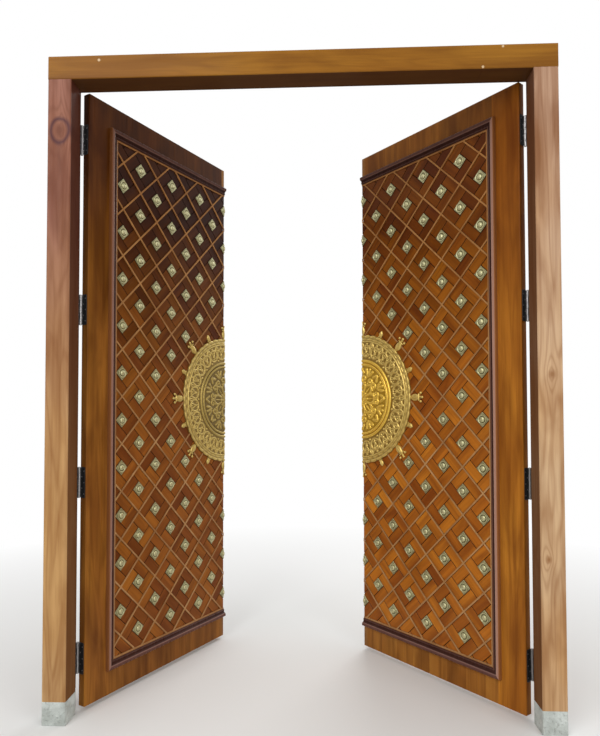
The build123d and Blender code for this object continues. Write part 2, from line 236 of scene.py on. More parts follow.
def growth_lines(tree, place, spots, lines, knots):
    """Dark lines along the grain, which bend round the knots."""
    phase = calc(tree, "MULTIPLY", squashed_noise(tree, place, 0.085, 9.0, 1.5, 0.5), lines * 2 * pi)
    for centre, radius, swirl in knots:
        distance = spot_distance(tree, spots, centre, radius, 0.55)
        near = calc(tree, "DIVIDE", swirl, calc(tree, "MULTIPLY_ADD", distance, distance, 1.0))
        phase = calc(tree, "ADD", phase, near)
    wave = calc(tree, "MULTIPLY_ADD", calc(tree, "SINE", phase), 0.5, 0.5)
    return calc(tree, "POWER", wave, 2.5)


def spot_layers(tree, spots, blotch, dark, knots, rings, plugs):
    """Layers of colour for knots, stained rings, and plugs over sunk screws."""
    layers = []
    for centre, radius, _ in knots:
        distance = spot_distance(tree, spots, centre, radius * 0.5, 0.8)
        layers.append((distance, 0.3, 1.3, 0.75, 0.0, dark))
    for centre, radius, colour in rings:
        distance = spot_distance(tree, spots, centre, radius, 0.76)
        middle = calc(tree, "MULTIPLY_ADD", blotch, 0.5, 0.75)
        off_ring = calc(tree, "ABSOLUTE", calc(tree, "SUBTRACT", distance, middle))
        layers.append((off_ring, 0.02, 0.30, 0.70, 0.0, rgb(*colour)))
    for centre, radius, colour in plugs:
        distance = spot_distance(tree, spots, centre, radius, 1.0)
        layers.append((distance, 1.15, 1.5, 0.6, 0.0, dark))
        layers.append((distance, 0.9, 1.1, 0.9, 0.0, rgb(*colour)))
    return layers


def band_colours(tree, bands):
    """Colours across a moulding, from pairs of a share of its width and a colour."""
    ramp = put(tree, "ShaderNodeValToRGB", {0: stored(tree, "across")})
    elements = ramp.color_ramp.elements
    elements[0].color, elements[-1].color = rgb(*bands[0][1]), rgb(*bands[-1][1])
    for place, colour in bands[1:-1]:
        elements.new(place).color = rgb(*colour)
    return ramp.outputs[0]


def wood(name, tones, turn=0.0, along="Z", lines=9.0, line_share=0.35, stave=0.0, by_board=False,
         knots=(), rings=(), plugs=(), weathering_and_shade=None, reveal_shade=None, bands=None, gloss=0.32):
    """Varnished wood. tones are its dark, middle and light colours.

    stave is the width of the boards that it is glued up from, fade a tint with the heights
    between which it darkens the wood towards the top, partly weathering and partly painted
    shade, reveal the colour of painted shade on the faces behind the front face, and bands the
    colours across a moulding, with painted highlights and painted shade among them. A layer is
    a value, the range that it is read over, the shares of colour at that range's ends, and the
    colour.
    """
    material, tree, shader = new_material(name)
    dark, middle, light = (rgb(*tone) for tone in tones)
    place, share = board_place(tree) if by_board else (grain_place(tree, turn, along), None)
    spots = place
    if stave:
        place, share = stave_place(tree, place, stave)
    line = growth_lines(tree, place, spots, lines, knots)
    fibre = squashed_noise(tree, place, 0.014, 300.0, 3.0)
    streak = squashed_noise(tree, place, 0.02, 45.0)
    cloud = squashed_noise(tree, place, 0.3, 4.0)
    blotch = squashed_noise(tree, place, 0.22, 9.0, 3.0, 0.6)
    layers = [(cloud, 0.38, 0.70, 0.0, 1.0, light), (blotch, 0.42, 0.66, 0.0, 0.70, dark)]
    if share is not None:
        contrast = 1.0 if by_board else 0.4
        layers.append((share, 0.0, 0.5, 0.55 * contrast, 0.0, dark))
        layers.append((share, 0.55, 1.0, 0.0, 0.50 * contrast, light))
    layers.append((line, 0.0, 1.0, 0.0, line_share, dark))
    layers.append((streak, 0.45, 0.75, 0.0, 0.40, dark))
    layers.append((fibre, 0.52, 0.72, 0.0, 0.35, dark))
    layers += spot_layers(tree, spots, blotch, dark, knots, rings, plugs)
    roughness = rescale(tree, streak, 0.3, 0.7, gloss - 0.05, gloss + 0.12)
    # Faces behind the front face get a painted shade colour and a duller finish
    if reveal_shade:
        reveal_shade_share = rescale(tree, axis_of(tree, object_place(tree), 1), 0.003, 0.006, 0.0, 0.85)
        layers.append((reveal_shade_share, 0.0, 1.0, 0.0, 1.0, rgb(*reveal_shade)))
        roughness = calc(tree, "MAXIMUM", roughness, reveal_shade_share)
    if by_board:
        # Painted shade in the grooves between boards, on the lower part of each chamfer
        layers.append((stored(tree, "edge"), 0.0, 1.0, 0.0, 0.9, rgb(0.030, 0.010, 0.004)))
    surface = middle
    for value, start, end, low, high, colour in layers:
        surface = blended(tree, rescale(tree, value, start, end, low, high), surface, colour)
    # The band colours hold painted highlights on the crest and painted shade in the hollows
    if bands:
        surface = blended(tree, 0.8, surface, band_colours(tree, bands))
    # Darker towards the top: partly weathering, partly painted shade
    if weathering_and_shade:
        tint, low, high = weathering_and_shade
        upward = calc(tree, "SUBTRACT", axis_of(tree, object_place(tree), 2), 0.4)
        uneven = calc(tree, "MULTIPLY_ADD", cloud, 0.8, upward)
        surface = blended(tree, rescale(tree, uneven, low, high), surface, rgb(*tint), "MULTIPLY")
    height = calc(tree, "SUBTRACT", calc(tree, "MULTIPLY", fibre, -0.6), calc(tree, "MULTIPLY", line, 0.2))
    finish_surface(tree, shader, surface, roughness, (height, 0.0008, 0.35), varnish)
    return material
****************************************
**Goal of the exercise**
Check each line of the data above for the word "from", then state how many lines have it. Give the number alone.

**Completed exercise**
3